• Work to complete: Extract all lines that hold the string "body".

• Data:
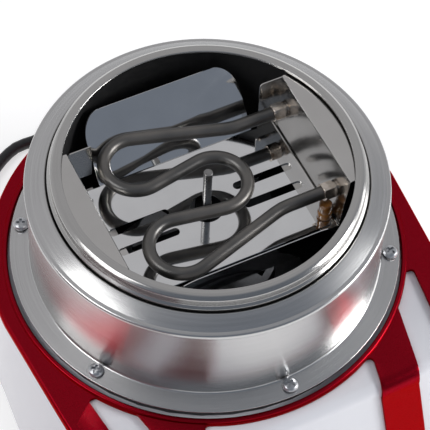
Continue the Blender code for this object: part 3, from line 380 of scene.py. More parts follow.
def stacked_core():
    """Thin steel sheets stacked along Z, so the lines are level."""
    finish = Finish("stacked_core")
    height = parts(finish, place(finish))[2]
    vector = finish.node("ShaderNodeCombineXYZ", {}, {"Z": height * 1600.0})
    line = cloud(finish, 1.0, 1.0, vector)
    colour = grade(finish, line, (0.10, 0.10, 0.105), (0.34, 0.34, 0.35))
    return finish.surface(
        base_color=colour, metallic=0.9, roughness=0.40 + 0.20 * line,
        normal=bump(finish, line, 0.5, 0.3 * MM))


RED = flake_red()
WHITE = gloss_white()
BLACK_PLASTIC = grained(
    "grained_black", (0.014, 0.014, 0.015), (0.030, 0.030, 0.032), 0.36, 900.0, 0.10 * MM)
CORD_BLACK = grained(
    "cord_black", (0.009, 0.009, 0.010), (0.018, 0.018, 0.020), 0.34, 500.0, 0.05 * MM)
RUBBER = grained(
    "foot_rubber", (0.016, 0.016, 0.016), (0.034, 0.033, 0.032), 0.62, 700.0, 0.12 * MM)
# The can's near-black colour is painted shade: it stands in for the dark inside of the well.
CAN_BLACK_PAINTED_SHADE = grained(
    "can_black_painted_shade", (0.006, 0.006, 0.0065), (0.014, 0.0135, 0.0135), 0.60, 260.0, 0.10 * MM)
AMBER = glazed_amber()
COPPER = wound_copper()
CORE = stacked_core()
print(len(bpy.data.materials), "finishes in all")

# %% [markdown]
# ## Profiles and finished pieces
# Real sheet metal never has a perfectly sharp edge. A Bevel modifier could soften every corner
# alike, but here each bend has its own radius, so a point of a profile may carry a third
# number, and `rounded` swaps that corner for an arc. Everything is made around the collar's
# axis, and `finished` sets it down there, gives it its material and hangs it on its body.

# %% Profiles and finished pieces
def finished(name, shape, finish, nodes, body="root", turn=None, sharp=35.0):
    """Makes an object of a mesh, gives it its finish and hangs it on its body."""
    if isinstance(shape, bmesh.types.BMesh):
        bmesh.ops.recalc_face_normals(shape, faces=shape.faces)
        shape = mesh_of(name, shape)
    axis = Matrix.Translation((0.0, AXIS_Y, 0.0))
    piece = put(name, shape, axis @ (turn or Matrix.Identity(4)))
    shape.materials.clear()
    shape.materials.append(finish)
    shape.shade_smooth()
    shape.set_sharp_from_angle(angle=math.radians(sharp))
    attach(piece, body)
    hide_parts(*nodes)
    return piece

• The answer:
# axis, and `finished` sets it down there, gives it its material and hangs it on its body.
def finished(name, shape, finish, nodes, body="root", turn=None, sharp=35.0):
    """Makes an object of a mesh, gives it its finish and hangs it on its body."""
    attach(piece, body)